Green Bay isn’t going to the play offs. It’s just not going to happen. I’ve missed a few weeks of NFL related commentary, but I can admit that with a 5-8 record (a 3 week losing streak), we’re not coming back. Minnesota and Chicago both have better records. We happen to have a better division record than them, but are still in 3rd place in the NFC North. Today’s game against the Texans should have been a shoo-in. But once again, for like the 4th time this season we lost by a fucking field goal. Our remaining 3 games could go one way or the other. Next week we face Jacksonville, a team that has been playing shitty, so we could win, but then again I thought we had today’s game in the bag, so I never can tell anymore. The week after that, we face Chicago for the 2nd time, on Monday night. If our last bout was any indication, we will mop the floor with them, but it could always go south. Then we finish out the season against Detroit, whom we should be able to stomp all over, but you never know now that Dante Culpepper is at the helm. They’ve preformed much better since he took the reigns. Either way, I just don’t see it happening. Disappointing, but what do you want from what is essentially a rookie quarterback? It’s still Mr. Rodger’s neighborhood, and next year will be a different story, I think.

In other news, I need to finally be honest about what has been going on in my life. Around a month ago, I lost my job. Being unemployed fucking sucks. I was late to work after a long night, and was suspended when I arrived ten minutes after I was supposed to. I figured I would just be suspended for a couple days, and that would be that, a couple days of pay lost, no biggy. Unfortunately, due to the rough economic times, I guess the Casino decided to cut me to save some expense. It happened a couple weeks later to one of my friends as well, over some extreme bullshit.
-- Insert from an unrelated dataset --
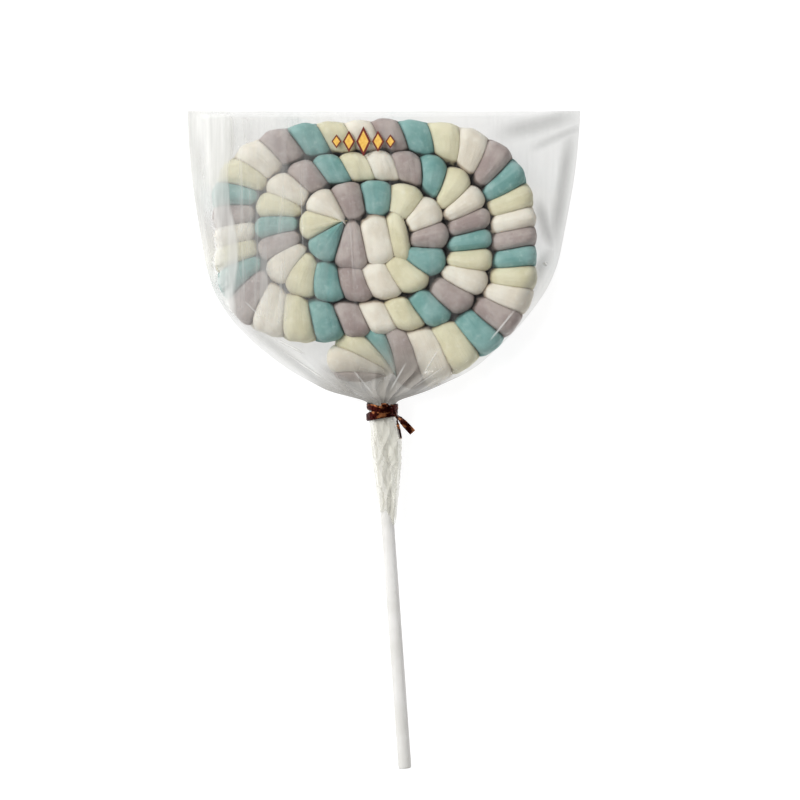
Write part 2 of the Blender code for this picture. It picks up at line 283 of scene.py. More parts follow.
def marshmallow(name, body, pale, deep, shaded):
    """Matt, powdery, slightly translucent sugar foam with uneven colour, and painted shade in its grooves
    and crevices.
    """
    n = new_material(name)
    place, along = n.place(), n.uv("strand")
    clouds = n.noise(place, 95.0, 3.0, 0.55)
    tone = n.mix_colour(n.ramp(clouds, 0.36, 0.66), deep, body)
    streaks = n.noise(n.scaled(along, (18.0, 260.0, 1.0)), 1.0, 2.0, 0.5)
    tone = n.mix_colour(n.ramp(streaks, 0.5, 0.85, 0.0, 0.35), tone, pale)
    powder = n.noise(place, 420.0, 4.0, 0.65)
    dust_and_shade = n.mix_colour(n.ramp(powder, 0.5, 0.78, 0.0, 0.5), tone, pale)
    # painted shade: darker between the bands, and down to near-black in the crevices between the turns
    hollow = n.split(n.uv("hollow"))
    unevenly = n.ramp(n.noise(place, 210.0, 2.0, 0.5), 0.3, 0.7, 0.65, 1.25)
    between_bands = n.times(hollow["Y"], unevenly, clamp=True)
    dust_and_shade = n.mix_colour(between_bands, dust_and_shade, shaded)
    between_turns = n.times(hollow["X"], unevenly, clamp=True)
    dust_and_shade = n.mix_colour(n.ramp(between_turns, 0.0, 0.5), dust_and_shade, shaded)
    dust_and_shade = n.mix_colour(n.ramp(between_turns, 0.35, 1.0), dust_and_shade, CREVICE_SHADE)
    grain = n.noise(place, 1900.0, 3.0, 0.6)
    folds = n.noise(n.scaled(along, (60.0, 420.0, 1.0)), 1.0, 3.0, 0.55)
    pits = n.add("TexVoronoi", {"Vector": place, "Scale": 520.0}).outputs["Distance"]
    normal = n.bump(folds, 0.55, 0.0009)
    normal = n.bump(n.ramp(pits, 0.0, 0.35), 0.10, 0.0002, normal)
    normal = n.bump(grain, 0.35, 0.00012, normal)
    return n.principled({
        "Base Color": dust_and_shade, "Roughness": n.ramp(powder, 0.3, 0.7, 0.72, 0.92),
        "Subsurface Weight": 0.22, "Subsurface Radius": (1.0, 0.85, 0.7),
        "Subsurface Scale": 0.0022, "Specular IOR Level": 0.3, "Sheen Weight": 0.12,
        "Sheen Roughness": 0.6, "Normal": normal})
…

So the day a supervisor called me and told me that I had been terminated, I filed for unemployment. I looked around online for work, and attempted to apply at a few places, but without much luck. I figured I could just milk unemployment for a while, especially after I found out that I would be making around $150 less a month while on it. That was the plan at least. It, like many of my plans, didn’t work out. I ended up getting another letter from EDD telling me that I was denied benefits. I filed the enclosed appeal letter, but I have no idea what will happen with that. So tomorrow I’m going to hit the street and see what kind of work I can dig up.
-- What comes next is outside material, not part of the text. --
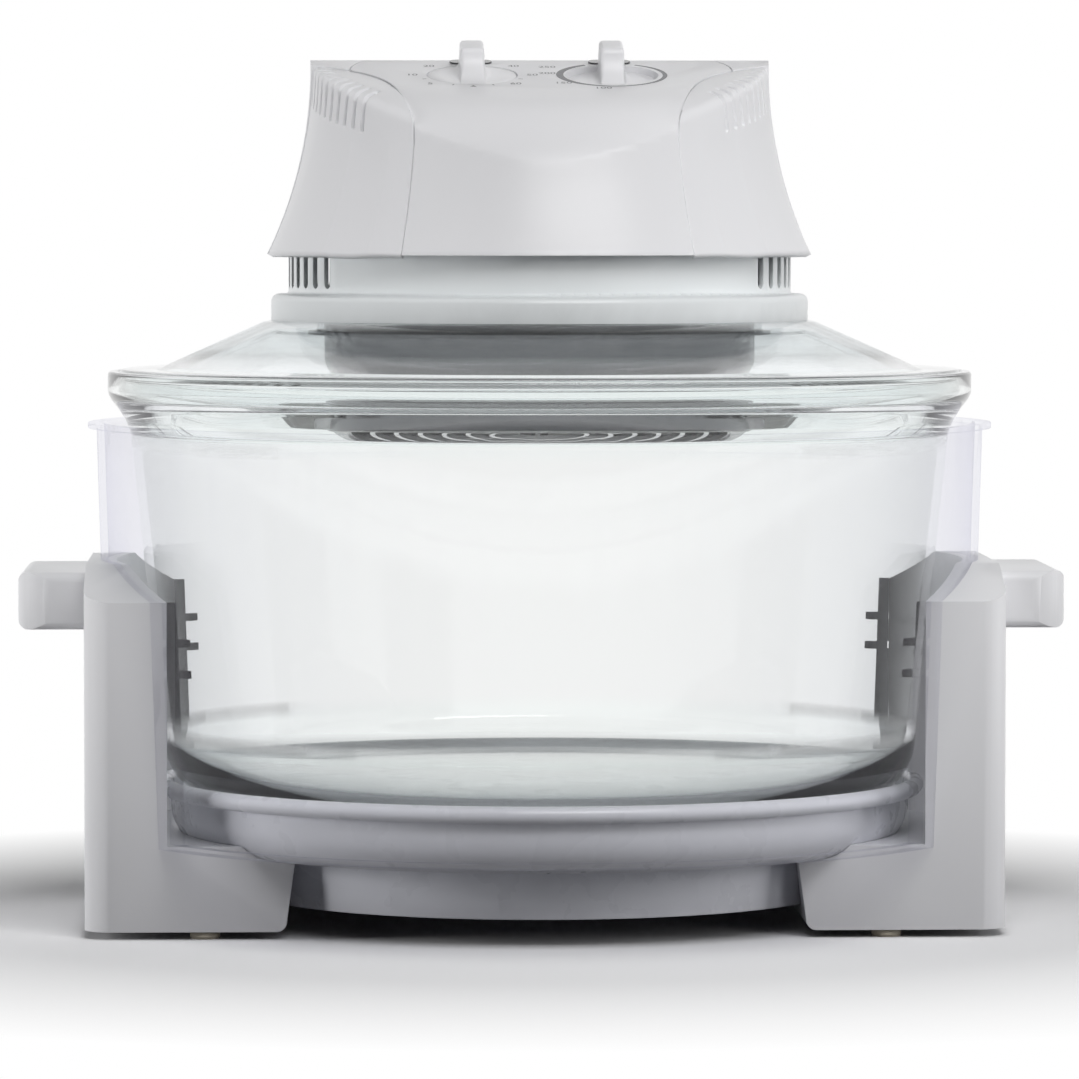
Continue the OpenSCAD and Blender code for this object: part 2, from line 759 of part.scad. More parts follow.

I turned my uniforms in shortly after getting canned, and a week after, picked up my last check. Thankfully I had a lot of vacation hours, so I was paid $1,200. That lasted me throughout the month, although I am scraping the bottom of the barrel at this point in time. I paid my car payment and bills last month, and just paid my rent for this month. It’s come to the point now that I have to get a job (or the appeal thing needs to go through) by the middle of this month, or I’m going to have to bite the bullet and move back in to my Mom’s house, which I don’t particularly want to do.

Another option had presented itself. My buddy Drews moved to Arizona a few months back, and called me sometime after I had lost my job. We talked and I told him about my situation, and he offered to put me up in his place until I could get a job and do what I needed to do. I thought about it, and it did sound like a good idea, but I just couldn’t do it. I’ve lived in California all of my life, and my family and friends all live here. It’s not that a change wouldn’t have been nice, but I don’t want to leave all I have here behind. So I scratched that scenario.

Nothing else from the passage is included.